Please read the post before commenting /gen


This user is suspected of being a cat. Please report any suspicious behavior.

[–] stupid_asshole69@hexbear.net 1 points 1 day ago (1 children)

Pdfs an be set up in a lot of different ways.

One way is where text is encoded into the document like if text were aligned and sized just right for one of those typewriters with the white out ribbon. Text encoded into the pdf in this way can be selected, edited and copied just like any other kind of document.

Another way is where text is embedded into the document, like a picture of a newspaper article pasted onto a piece of paper. Text in the pdf like this can’t be manipulated or selected and is the kind you’re having problems with.

The way to get around that kind of text is optical character recognition. OCR software analyzes images of text and figures out what characters it corresponds to.

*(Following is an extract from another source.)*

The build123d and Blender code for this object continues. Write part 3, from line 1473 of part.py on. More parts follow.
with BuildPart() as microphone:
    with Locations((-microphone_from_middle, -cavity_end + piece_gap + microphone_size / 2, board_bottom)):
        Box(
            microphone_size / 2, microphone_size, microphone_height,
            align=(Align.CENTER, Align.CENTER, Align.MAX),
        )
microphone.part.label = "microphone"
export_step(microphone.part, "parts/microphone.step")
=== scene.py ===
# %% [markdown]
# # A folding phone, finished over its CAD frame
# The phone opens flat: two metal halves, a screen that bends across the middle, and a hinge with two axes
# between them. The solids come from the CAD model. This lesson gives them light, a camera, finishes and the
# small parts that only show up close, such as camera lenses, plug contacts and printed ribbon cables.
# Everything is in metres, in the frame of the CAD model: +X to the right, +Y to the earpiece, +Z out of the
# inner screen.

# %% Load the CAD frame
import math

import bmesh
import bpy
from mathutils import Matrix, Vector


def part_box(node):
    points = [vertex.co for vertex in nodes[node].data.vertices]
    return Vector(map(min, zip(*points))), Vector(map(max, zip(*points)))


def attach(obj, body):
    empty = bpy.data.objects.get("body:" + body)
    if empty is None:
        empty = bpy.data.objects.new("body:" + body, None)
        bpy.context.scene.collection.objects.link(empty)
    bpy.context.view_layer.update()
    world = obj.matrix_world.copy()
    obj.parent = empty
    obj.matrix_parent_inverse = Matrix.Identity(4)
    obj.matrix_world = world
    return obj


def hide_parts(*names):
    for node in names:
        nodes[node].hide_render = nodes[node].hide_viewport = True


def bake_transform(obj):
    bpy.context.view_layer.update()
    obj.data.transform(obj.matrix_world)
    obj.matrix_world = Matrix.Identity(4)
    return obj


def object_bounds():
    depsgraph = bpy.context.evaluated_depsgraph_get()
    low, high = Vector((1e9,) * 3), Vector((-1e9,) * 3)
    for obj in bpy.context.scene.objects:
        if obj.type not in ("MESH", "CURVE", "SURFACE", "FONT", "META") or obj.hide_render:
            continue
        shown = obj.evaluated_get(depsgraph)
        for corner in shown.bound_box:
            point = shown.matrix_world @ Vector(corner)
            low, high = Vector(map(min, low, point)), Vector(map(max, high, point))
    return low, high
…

Just chase down some free ocr package and input your pdf.

[–] fort_burp@feddit.nl 1 points 1 day ago (1 children)

Cool, thank you very much. I got k2pdf (courtesy of another dope-ass bear) to get the two columns + footnotes in the original pdf into a pdf that is just one column with footnotes clearly distinguishable. Now I need just what you're saying because the result of the k2pdf conversion is an image that I can't select text from (but the words are all in the right order, which is good).

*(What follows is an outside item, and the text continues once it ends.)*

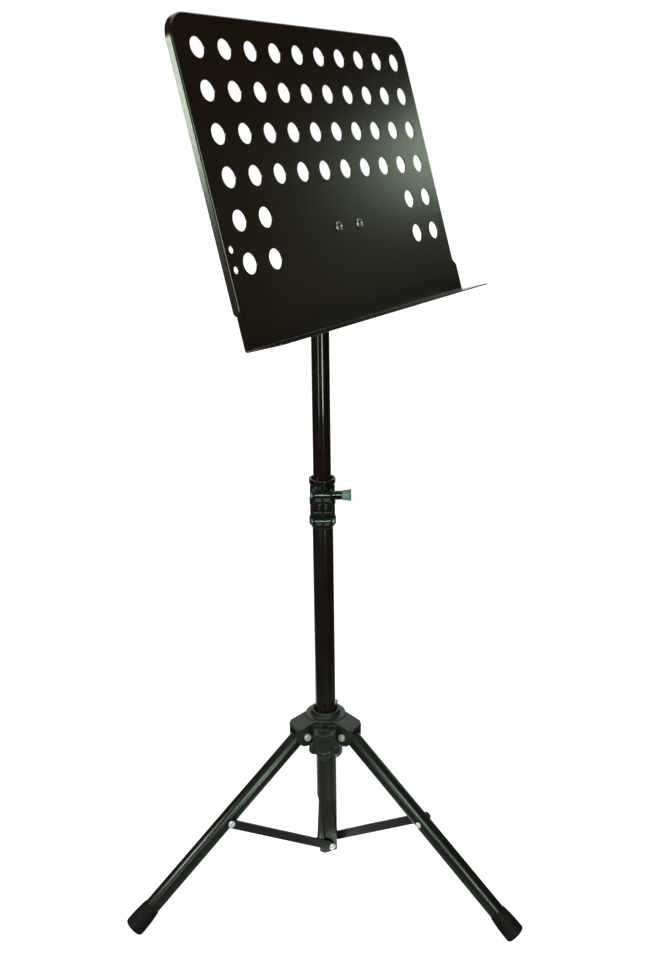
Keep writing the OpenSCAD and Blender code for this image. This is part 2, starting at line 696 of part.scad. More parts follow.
// ---------- braces ----------
module brace(k) {
    color([0.04, 0.04, 0.04]) at_brace(k) difference() {
        union() {
            translate([0, strap_in, -brace_w/2]) cube([brace_len, brace_t, brace_w]);
            rod_y(brace_w/2, strap_in, strap_out);
            translate([brace_len, 0, 0]) rod_y(brace_w/2, strap_in, strap_out);
        }
        rod_y(rivet_r + fit_run, 0, 30);
        translate([brace_len, 0, 0]) rod_y(rivet_r + fit_seat, 0, 30);
    }
}
module brace_cap(k) {
    color([0.75, 0.76, 0.76]) at_brace(k) translate([brace_len, 0, 0]) {
        rod_y(rivet_r, strap_in + 0.2, strap_out + 0.5);
        translate([0, strap_out, 0]) rotate([-90, 0, 0])
            cylinder(r1 = rivet_head_r, r2 = rivet_head_r - 1.9, h = 1.9, $fn = q);
    }
}

desk_panel();
desk_screws();
desk_nuts();
desk_bracket();
tilt_bolt();
tilt_knob();
tilt_head();
upper_tube();
mast_bush();
clamp_collar();
clamp_screw();
clamp_nuts();
clamp_stud();
clamp_knob();
lower_tube();
base_plug();
base_rivets();
hub();
hub_bolts();
hub_nuts();
lock_nut();
lock_stud();
lock_knob();
leg(0);  // leg_front
leg(1);  // leg_left
leg(2);  // leg_right
leg_rivet(0);  // leg_rivet_front
leg_rivet(1);  // leg_rivet_left
leg_rivet(2);  // leg_rivet_right
foot(0);  // foot_front
foot(1);  // foot_left
foot(2);  // foot_right
brace(0);  // brace_front
brace(1);  // brace_left
brace(2);  // brace_right
brace_cap(0);  // brace_cap_front
brace_cap(1);  // brace_cap_left
brace_cap(2);  // brace_cap_right
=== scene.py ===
"""Dressed model of a folding music stand, built around its packed construction model.

Every sub-assembly is a class that holds its sizes in millimetres and builds its
own meshes; every finish is a frozen dataclass that builds one node material.
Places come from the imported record's joints and mounts and from the node boxes.
"""

import json
import logging
import math
from dataclasses import dataclass, field
from enum import Enum
from typing import Callable, Dict, List, Sequence, Tuple

import bmesh
import bpy
from mathutils import Matrix, Vector


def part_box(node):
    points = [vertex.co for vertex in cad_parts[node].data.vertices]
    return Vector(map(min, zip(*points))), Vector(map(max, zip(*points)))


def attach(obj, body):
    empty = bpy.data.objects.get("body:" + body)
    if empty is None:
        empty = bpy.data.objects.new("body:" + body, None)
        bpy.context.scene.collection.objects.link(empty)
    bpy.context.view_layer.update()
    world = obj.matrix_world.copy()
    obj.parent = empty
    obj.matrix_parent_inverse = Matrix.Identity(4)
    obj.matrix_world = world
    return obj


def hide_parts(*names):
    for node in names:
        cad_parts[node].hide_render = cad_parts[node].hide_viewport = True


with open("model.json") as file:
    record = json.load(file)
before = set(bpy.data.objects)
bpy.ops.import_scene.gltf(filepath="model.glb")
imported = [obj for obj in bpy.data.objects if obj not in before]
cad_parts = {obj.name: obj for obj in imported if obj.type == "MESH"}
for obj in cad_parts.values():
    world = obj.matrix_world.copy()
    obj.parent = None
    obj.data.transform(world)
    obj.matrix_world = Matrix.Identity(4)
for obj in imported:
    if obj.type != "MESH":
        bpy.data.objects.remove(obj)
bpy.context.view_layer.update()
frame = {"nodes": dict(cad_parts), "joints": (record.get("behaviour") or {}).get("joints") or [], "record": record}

MM = 0.001
FIT = 0.05  # room round a pin in its hole, mm
NEAR = 2e-5  # how far a coordinate may be from a named place, m
MERGE = 1e-6  # how close two points count as one, m
ALONG = 0.9  # how much of a direction must lie along an axis
Station = Tuple[float, float]
Colour = Tuple[float, float, float]
PLAIN: Colour = (1.0, 1.0, 1.0)
GREENISH: Colour = (0.8, 1.0, 0.86)  # cast of the gloss on black paint and plastic
log = logging.getLogger("music_stand")


class Leg(Enum):
    """The three legs, by the azimuth at which each stands out from the mast."""

    FRONT = 270.0
    LEFT = 150.0
    RIGHT = 30.0

    @property
    def label(self) -> str:
        """Name ending shared by the leg's nodes and bodies."""
        return self.name.lower()


class Slot(Enum):
    """Material slots of the record."""

    DESK = "desk_coat"
    MAST_GLOSS = "mast_gloss"
    MAST_SATIN = "mast_satin"
    LEG = "leg_satin"
    STRAP = "strap_black"
    MOULDED = "moulded_black"
    CLAMP = "clamp_black"
    NECK = "neck_black"
    KNOB = "knob_grey"
    ZINC = "bright_zinc"
    YELLOW = "yellow_zinc"
    BLACK_ZINC = "black_zinc"
    # dull teal plating of the clamp's fasteners, made darker as painted shade of the clamp's windows
    DULL_ZINC = "dull_zinc"
    RUBBER = "foot_rubber"
    NYLON = "guide_nylon"

    @property
    def recorded(self) -> str:
        """Name of the record's slot; close finishes share one."""
        shared = {Slot.BLACK_ZINC: Slot.ZINC, Slot.DULL_ZINC: Slot.ZINC, Slot.NECK: Slot.CLAMP}
        return shared.get(self, self).value


class Axis(Enum):
    """The three axes, by their place in a vector."""

    X = 0
    Y = 1
    Z = 2


class Element(Enum):
    """What is picked and bevelled in edit mode."""

    VERTICES = "verts"
    EDGES = "edges"
    FACES = "faces"


class Boolean(Enum):
    """How a tool shape is combined with an object."""

    UNION = "fuse"
    DIFFERENCE = "cut"
    INTERSECT = "keep what both fill"


# ---------------------------------------------------------------- places


def turn(degrees: float, axis: Axis) -> Matrix:
    """Rotation about one axis.

    Args:
        degrees: angle in degrees.
        axis: the axis.

    Returns:
        A 4x4 matrix.
    """
    return Matrix.Rotation(math.radians(degrees), 4, axis.name)


def shift(x: float, y: float, z: float) -> Matrix:
    """Translation by millimetres.

    Args:
        x: shift along X.
        y: shift along Y.
        z: shift along Z.

    Returns:
        A 4x4 matrix in metres.
    """
    return Matrix.Translation(Vector((x, y, z)) * MM)


def joint(name: str) -> Dict:
    """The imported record's joint of that name."""
    return next(j for j in frame["joints"] if j["name"] == name)


@dataclass(frozen=True)
class Places:
    """Where each sub-assembly's own frame sits in the row frame."""

    desk: Matrix
    tilt: Matrix
    clamp: Matrix
    lock: Matrix
    pivot_z: float
    brace_z: float
    tilt_z: float

    @classmethod
    def from_record(cls, tilt_back: float, tilt_up: float) -> "Places":
        """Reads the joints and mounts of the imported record.

        Args:
            tilt_back: distance of the tilt axis behind the desk face, mm.
            tilt_up: height of the tilt axis above the desk's foot, mm.

        Returns:
            The places, with heights in millimetres.
        """
        mount = next(m for m in frame["record"]["mounts"] if m["name"] == "desk_face")
        lean = math.degrees(math.asin(mount["axis"][2]))
        tilt_z = joint("desk_tilt")["pos_m"][2] / MM
        pivot_z = joint("leg_left_fold")["pos_m"][2] / MM
        brace_z = joint("brace_left_fold")["pos_m"][2] / MM
        lock = joint("hub_lock_turn")
        clamp = joint("height_clamp_turn")
        lock_az = math.degrees(math.atan2(lock["axis"][1], lock["axis"][0]))
        clamp_az = math.degrees(math.atan2(clamp["axis"][1], clamp["axis"][0]))
        desk = shift(0, 0, tilt_z) @ turn(-lean, Axis.X) @ shift(0, -tilt_back, -tilt_up)
        return cls(
            desk=desk,
            tilt=shift(0, 0, tilt_z),
            clamp=turn(clamp_az, Axis.Z),
            lock=turn(lock_az, Axis.Z) @ shift(0, 0, lock["pos_m"][2] / MM),
            pivot_z=pivot_z,
            brace_z=brace_z,
            tilt_z=tilt_z,
        )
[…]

Tesseract seems like a popular choice, I'll give that a try.

[–] Edie@hexbear.net 2 points 1 day ago* (last edited 1 day ago) (1 children)

Tesseract doesn't support PDF input, you'll need some other program like ocrmypdf (which I have used. It uses tesseract), or extract each page to it's own image (which I have also done but I forget how right now.)


This user is suspected of being a cat. Please report any suspicious behavior.

[–] fort_burp@feddit.nl 2 points 1 day ago

Thanks again! You're the best :)

This looks like exactly what I need. After getting the formatting right with k2pdf I can then use ocrmypdf to get it back to text form and then just ctrl + a copy to writer and export as epub, since the pdf size is like 15x the epub size.